Für Thomas Cottier, Rechtsprofessor an der Universität Bern, ist das EU-Recht nicht allumfassend wie die Gesetzgebung eines Staates. Vielmehr regelt es ausgewählte Themen, überlässt aber anderes der nationalen oder regionalen Entscheidung.

Europäisch geregelt sind in der Schweiz die Marktöffnung, der freie Personenverkehr oder der Land- und Luftverkehr (Bilaterale I). Hinzu kommen Sicherheits- und Asylfragen (Bilaterale II). Autonom ausgerichtet sind dagegen zahlreiche kantonale und kommunale Gesetze.

Die Einführung europäischer Gesetze begann allerdings schon vor den Bilateralen. Sie setzte 1995 mit dem neuen Kartellrecht, dem neuen Binnenmarktgesetz und der Beseitigen von Handelshemmnissen ein. Seither führe der autonomen Nachvollzug durch die Schweiz oft zum selben Ergebnis wie die Uebernahme von EU-Recht durch Mitglieder, erklärt Cottier: “EU-Recht ist für die Schweiz unumgänglich, wenn sie in Europa wettbewerbsfähig bleiben will.”

Der Nachteil der Schweiz sei bei der Mitbestimmung, denn die Anpassungen nationaler Eigenheiten an europäische Erfordernisse geschehe in der EU. Die Schweiz könne dann nur noch deren Kompromissfindung übernehmen.

Insgesamt bleibe das Niveau der bilateralen Integration aber unter dem eines Mitgliedes, insbesondere in der Finanz- und Steuerpolitik. Erhöht werden müsste bei einem Beitritt die Mehrwertsteuer, wahrscheinlich verbunden mit einer Senkung der kantonalen Steuern. Hinzu kämen jährliche Beiträge in der Höhe von 3 bis 4 Millarden.

Bei einem Beitritt würde sich nach Ansicht des Berner Europarechtlers vor allem das politische System verändert. Nebst der Reduktion des Föderalismus, würde auch das Referendum an Bedeutung verlieren. Denn eine abgelehnte nationale Gesetzgebung, die auf EU-Recht basierte, müsste nochmals zur Entscheidung vorgelegt werden. Würde der Entscheid erneut negativ ausfallen, müsste die Schweiz der EU ein Bussgeld bezahlen. Für Cottier würde damit der Konkordanzzwang, der vom Referendum ausgehe, bei der Bildung der Regierung gelockert.

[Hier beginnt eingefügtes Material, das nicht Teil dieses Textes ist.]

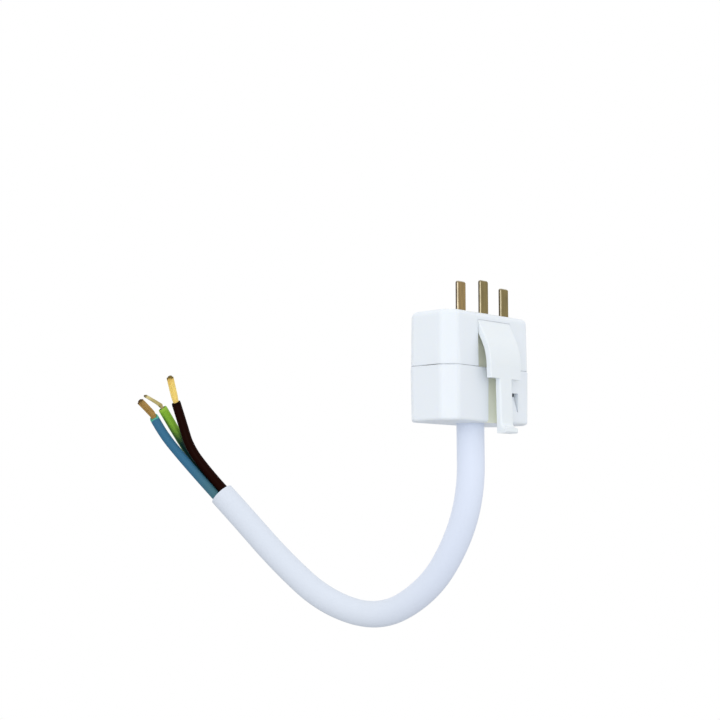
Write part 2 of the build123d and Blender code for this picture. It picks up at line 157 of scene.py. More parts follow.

Mehrheitsregierung würden wahrscheinlicher.

Ganz unabhängig davon, warnt der Jurist, sich der Illusionen eines Alleingangs hinzugeben. Die Schweiz sei mit ihrem wichtigsten Handelspartner eng verbunden, das Verhältnis untereinander sei mit sektoriellen bilateralen Verträge geregelt. Diese vor dem Hintergrund einer klaren Vorstellung über den Platz der Schweiz in Europa zu institutionalisieren, sei Aufgabe des Landes, ob es Mitglied werde oder nicht.